▶ [Problem to work on]
Using the records that appear below, write out exactly the lines from the one with "Give this object's" through the one with "Break this object", keeping both end lines.

=== Recorded information ===

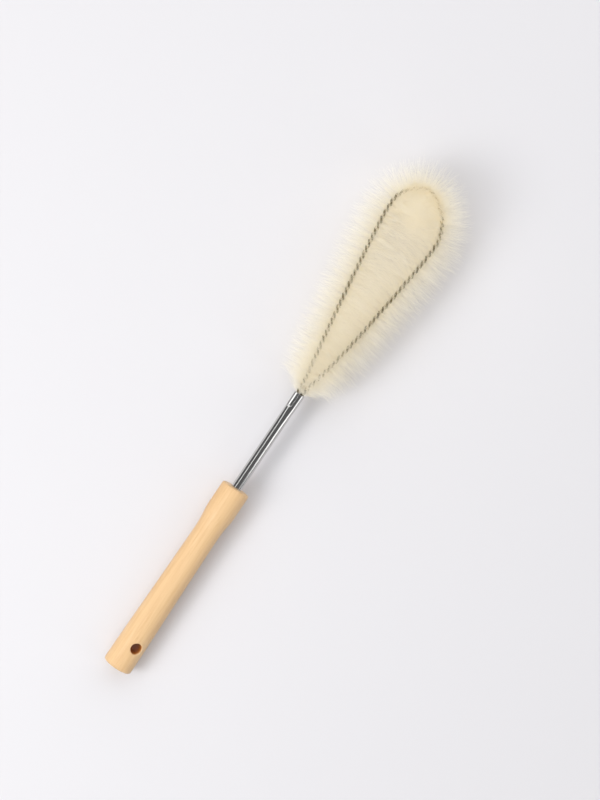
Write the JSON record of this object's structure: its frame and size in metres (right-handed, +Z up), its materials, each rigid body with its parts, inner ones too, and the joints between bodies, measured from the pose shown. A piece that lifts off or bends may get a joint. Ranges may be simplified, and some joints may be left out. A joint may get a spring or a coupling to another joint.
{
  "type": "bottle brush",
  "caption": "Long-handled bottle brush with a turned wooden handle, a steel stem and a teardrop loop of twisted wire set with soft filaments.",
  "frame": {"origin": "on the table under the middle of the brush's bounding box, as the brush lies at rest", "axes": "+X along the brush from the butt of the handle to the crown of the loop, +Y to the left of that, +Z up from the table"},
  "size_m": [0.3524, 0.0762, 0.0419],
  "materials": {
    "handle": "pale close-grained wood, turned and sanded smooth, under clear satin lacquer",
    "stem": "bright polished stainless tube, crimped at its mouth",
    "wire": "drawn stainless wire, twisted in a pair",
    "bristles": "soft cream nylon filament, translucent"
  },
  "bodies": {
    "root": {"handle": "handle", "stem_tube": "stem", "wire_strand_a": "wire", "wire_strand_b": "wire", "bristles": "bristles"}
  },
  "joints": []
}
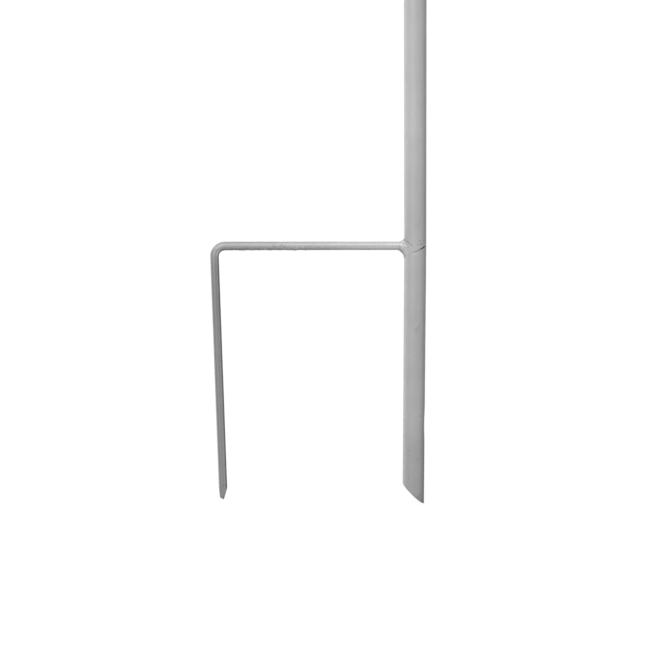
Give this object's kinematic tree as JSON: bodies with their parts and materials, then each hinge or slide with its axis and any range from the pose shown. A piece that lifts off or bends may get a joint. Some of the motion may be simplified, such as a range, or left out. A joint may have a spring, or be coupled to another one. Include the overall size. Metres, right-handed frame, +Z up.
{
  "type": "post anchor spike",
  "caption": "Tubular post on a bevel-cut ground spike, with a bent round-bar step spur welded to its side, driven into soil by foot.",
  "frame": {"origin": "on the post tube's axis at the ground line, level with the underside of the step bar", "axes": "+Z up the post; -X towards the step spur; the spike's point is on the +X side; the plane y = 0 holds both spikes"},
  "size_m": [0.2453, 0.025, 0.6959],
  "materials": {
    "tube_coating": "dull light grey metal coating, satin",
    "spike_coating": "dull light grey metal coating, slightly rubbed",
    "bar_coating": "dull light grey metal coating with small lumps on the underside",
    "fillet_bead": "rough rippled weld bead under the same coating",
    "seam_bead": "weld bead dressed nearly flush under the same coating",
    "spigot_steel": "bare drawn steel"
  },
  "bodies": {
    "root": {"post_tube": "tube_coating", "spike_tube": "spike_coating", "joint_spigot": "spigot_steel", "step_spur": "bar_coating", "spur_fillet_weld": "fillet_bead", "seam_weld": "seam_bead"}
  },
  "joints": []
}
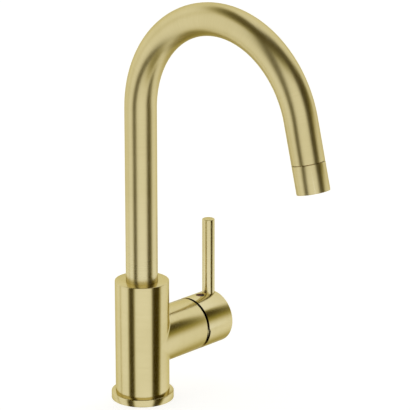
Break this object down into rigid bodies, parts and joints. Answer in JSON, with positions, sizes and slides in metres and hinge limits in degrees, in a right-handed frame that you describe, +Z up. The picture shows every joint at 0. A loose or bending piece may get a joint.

===
=== Recorded information ===

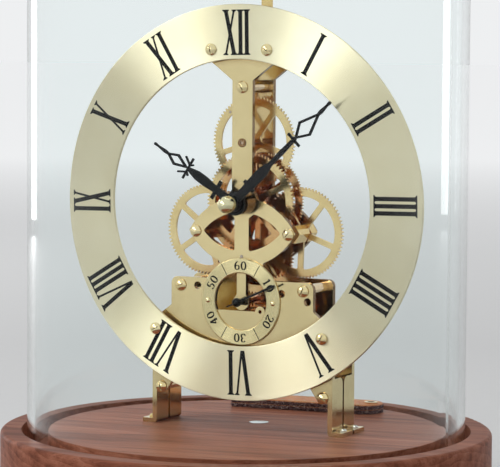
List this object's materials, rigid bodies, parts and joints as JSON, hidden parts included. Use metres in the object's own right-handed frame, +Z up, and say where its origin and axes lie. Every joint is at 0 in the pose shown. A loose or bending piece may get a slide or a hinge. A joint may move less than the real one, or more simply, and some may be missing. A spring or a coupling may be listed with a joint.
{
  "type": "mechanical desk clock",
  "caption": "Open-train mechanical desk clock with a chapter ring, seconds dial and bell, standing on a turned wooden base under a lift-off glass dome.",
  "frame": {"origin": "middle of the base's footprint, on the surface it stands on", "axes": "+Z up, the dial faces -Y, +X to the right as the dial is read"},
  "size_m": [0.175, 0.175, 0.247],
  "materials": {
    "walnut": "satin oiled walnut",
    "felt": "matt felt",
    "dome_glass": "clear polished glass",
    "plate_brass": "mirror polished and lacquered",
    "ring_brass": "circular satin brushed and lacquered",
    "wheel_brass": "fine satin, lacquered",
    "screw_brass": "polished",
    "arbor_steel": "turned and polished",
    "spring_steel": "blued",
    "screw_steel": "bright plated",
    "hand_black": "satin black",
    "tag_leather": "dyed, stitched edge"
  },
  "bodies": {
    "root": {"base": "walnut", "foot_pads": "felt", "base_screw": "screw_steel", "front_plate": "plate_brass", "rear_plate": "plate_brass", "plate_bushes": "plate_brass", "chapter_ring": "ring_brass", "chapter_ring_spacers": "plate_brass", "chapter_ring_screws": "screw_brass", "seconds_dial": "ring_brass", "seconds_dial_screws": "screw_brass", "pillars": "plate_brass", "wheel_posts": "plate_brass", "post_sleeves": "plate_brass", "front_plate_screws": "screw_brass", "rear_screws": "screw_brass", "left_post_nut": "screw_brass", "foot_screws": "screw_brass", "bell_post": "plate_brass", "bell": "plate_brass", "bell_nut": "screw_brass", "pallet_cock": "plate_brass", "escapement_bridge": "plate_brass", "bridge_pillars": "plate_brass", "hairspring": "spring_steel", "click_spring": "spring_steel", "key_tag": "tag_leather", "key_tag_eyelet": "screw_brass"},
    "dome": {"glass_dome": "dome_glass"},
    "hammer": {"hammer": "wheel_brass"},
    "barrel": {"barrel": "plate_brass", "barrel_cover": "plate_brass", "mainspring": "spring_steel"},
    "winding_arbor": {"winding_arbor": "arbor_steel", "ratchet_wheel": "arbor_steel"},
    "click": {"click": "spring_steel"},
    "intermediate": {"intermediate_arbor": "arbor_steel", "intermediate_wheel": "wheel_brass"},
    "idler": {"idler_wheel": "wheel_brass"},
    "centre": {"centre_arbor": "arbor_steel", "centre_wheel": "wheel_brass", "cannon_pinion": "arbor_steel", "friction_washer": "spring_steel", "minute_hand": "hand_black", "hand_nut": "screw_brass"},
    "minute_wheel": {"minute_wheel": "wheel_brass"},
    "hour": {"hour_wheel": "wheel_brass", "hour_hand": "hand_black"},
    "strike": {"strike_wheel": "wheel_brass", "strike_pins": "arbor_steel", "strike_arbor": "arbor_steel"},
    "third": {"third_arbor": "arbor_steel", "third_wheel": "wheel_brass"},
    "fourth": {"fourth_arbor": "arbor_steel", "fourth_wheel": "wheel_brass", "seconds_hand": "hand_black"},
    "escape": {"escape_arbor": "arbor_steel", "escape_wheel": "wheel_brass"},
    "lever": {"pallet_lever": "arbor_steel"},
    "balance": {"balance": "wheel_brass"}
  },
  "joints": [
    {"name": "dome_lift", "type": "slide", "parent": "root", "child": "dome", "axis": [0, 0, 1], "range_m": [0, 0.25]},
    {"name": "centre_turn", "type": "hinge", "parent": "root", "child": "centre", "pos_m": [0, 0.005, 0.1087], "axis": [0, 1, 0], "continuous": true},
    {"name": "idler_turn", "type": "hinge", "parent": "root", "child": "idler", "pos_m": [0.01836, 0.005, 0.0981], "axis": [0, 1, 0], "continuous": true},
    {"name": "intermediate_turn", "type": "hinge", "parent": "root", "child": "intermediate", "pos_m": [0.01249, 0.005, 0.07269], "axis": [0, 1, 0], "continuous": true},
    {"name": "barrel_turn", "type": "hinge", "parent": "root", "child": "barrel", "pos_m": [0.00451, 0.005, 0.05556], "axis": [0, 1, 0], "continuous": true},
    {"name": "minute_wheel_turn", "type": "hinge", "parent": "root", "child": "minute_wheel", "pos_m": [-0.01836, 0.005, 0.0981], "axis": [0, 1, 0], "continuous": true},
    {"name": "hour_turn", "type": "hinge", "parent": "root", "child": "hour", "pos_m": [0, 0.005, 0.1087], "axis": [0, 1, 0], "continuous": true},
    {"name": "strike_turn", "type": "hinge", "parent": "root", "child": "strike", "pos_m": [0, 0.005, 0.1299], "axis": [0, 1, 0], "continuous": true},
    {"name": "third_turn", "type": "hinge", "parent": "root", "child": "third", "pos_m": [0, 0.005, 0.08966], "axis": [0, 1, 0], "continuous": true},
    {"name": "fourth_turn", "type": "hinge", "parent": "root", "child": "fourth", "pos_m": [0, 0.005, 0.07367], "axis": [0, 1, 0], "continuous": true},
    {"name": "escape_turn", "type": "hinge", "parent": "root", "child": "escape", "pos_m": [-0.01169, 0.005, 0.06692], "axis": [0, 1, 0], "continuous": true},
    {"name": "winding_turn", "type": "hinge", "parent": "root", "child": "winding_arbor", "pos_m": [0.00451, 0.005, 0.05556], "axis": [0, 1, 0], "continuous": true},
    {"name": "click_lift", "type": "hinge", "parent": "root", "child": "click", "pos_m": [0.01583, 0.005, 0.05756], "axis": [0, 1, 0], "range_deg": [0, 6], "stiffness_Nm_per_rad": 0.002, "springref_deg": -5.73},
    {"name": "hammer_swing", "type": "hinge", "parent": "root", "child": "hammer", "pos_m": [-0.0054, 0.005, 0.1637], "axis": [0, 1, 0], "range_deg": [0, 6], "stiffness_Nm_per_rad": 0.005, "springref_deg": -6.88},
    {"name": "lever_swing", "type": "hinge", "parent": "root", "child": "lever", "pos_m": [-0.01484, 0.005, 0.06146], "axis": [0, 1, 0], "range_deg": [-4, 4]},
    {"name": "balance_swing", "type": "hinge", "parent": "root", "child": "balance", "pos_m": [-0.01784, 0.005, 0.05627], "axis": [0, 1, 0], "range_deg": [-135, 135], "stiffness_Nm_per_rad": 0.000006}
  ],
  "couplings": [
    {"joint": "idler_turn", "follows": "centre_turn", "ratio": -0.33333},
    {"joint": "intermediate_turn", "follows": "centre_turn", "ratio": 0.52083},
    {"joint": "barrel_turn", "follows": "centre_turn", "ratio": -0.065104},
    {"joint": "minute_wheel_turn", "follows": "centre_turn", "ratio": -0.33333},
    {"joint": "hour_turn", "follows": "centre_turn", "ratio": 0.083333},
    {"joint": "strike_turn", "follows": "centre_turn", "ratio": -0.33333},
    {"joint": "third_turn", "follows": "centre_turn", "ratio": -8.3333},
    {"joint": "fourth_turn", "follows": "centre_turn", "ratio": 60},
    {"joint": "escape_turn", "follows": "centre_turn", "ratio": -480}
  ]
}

===
=== Recorded information ===

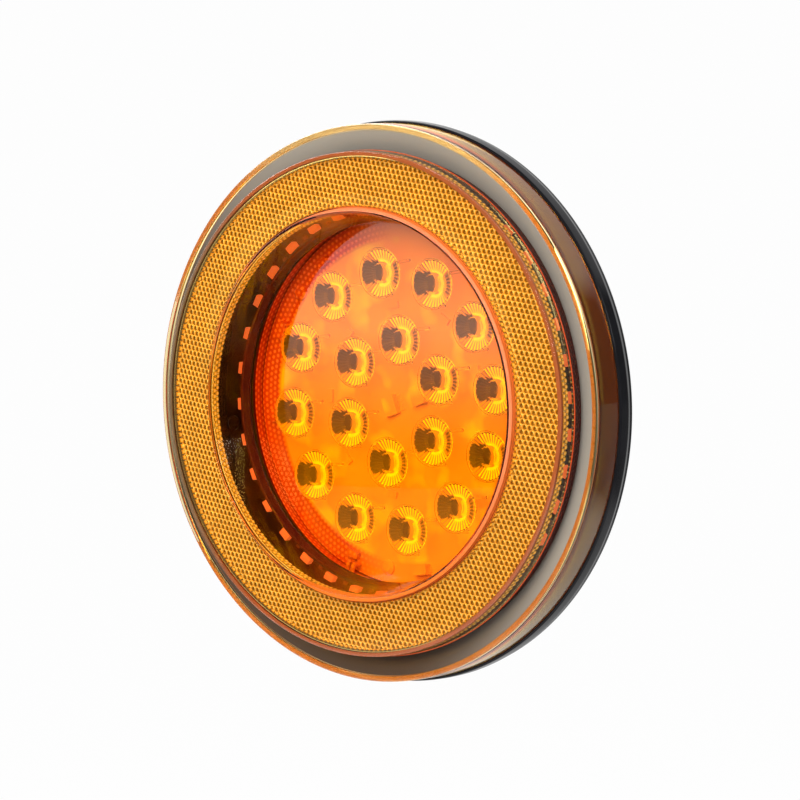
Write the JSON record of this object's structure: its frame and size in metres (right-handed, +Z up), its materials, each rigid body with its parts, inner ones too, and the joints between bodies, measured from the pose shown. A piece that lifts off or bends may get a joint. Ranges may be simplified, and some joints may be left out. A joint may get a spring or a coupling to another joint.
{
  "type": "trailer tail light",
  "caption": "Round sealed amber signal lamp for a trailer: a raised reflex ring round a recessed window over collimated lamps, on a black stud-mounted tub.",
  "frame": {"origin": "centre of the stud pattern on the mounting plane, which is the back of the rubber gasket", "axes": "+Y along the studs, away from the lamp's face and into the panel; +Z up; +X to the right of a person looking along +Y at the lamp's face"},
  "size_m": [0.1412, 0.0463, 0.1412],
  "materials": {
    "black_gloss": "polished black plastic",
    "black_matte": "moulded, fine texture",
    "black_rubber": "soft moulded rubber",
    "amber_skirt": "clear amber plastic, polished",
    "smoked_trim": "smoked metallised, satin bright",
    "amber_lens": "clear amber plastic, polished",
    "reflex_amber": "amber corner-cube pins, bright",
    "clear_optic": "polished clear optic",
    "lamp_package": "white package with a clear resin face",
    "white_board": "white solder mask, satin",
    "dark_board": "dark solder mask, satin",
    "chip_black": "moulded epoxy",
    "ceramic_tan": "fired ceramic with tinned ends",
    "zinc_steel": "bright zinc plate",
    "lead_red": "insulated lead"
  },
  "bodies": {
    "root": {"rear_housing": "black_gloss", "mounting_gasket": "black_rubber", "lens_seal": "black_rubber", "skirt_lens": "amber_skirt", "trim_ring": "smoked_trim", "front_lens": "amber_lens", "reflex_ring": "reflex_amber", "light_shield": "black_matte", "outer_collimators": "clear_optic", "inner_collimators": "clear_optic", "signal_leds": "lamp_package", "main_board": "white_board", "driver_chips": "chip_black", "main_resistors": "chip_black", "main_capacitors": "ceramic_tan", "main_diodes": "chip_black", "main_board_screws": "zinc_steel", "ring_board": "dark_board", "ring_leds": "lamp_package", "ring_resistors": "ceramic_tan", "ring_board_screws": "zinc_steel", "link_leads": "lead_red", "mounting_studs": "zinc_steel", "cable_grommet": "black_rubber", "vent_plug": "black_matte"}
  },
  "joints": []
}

===

▶ [Task response]
Give this object's kinematic tree as JSON: bodies with their parts and materials, then each hinge or slide with its axis and any range from the pose shown. A piece that lifts off or bends may get a joint. Some of the motion may be simplified, such as a range, or left out. A joint may have a spring, or be coupled to another one. Include the overall size. Metres, right-handed frame, +Z up.
{
  "type": "post anchor spike",
  "caption": "Tubular post on a bevel-cut ground spike, with a bent round-bar step spur welded to its side, driven into soil by foot.",
  "frame": {"origin": "on the post tube's axis at the ground line, level with the underside of the step bar", "axes": "+Z up the post; -X towards the step spur; the spike's point is on the +X side; the plane y = 0 holds both spikes"},
  "size_m": [0.2453, 0.025, 0.6959],
  "materials": {
    "tube_coating": "dull light grey metal coating, satin",
    "spike_coating": "dull light grey metal coating, slightly rubbed",
    "bar_coating": "dull light grey metal coating with small lumps on the underside",
    "fillet_bead": "rough rippled weld bead under the same coating",
    "seam_bead": "weld bead dressed nearly flush under the same coating",
    "spigot_steel": "bare drawn steel"
  },
  "bodies": {
    "root": {"post_tube": "tube_coating", "spike_tube": "spike_coating", "joint_spigot": "spigot_steel", "step_spur": "bar_coating", "spur_fillet_weld": "fillet_bead", "seam_weld": "seam_bead"}
  },
  "joints": []
}
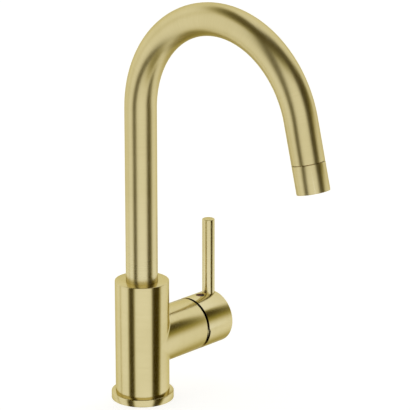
Break this object down into rigid bodies, parts and joints. Answer in JSON, with positions, sizes and slides in metres and hinge limits in degrees, in a right-handed frame that you describe, +Z up. The picture shows every joint at 0. A loose or bending piece may get a joint.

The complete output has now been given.